Kemper Hall previously housed a complex Episcopal all girls’ boarding school in Kenosha, Wisconsin, United States. Kemper Hall began with an Italianate mansion and was expanded with various wings and buildings in Gothic Revival style. It was added to the National Register of Historic Places in 1976.

History
Kemper Hall was originally known as Durkee Mansion, the estate of early Kenosha, Wisconsin settler Charles Durkee. The mansion was built in 1861 as Durkee was completing his one term in the United States Senate. Four years later, he donated the building to St. Matthew's Episcopal Church, who aimed to convert the house into a girls' boarding school. It was renamed Kemper Hall in honor of Jackson Kemper, the first missionary bishop of the Episcopal Church of the United States.

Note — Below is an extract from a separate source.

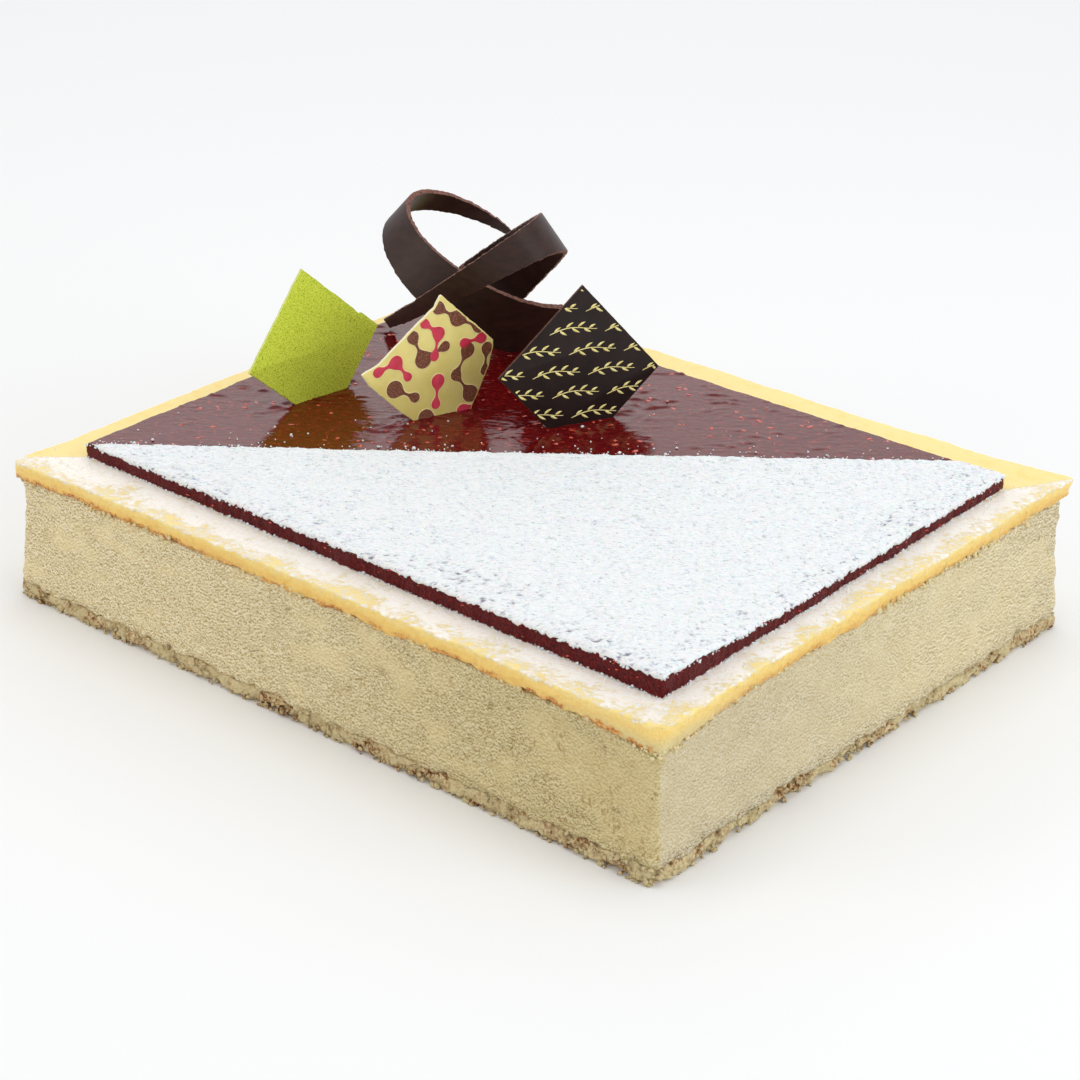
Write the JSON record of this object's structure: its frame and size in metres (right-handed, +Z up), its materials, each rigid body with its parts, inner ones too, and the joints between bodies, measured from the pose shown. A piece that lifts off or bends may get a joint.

Kemper Hall served in this role for 105 years. In 1875, the church built a cream brick chapel north of Kemper Hall, in a simple Gothic Revival style common among Anglican churches. A year later, the first graduating class held its ceremony there. A four-story dormitory was built to the south of this complex in 1894 and extended in 1901. A Gothic Revival dormitory and gymnasium was added in 1901. A boiler room was built behind the complex in 1905. The mansion was linked to the church in 1908 with the construction of the cloister music house.  Three years later, a convent was built to the north, linked to the chapel with a nun's residence.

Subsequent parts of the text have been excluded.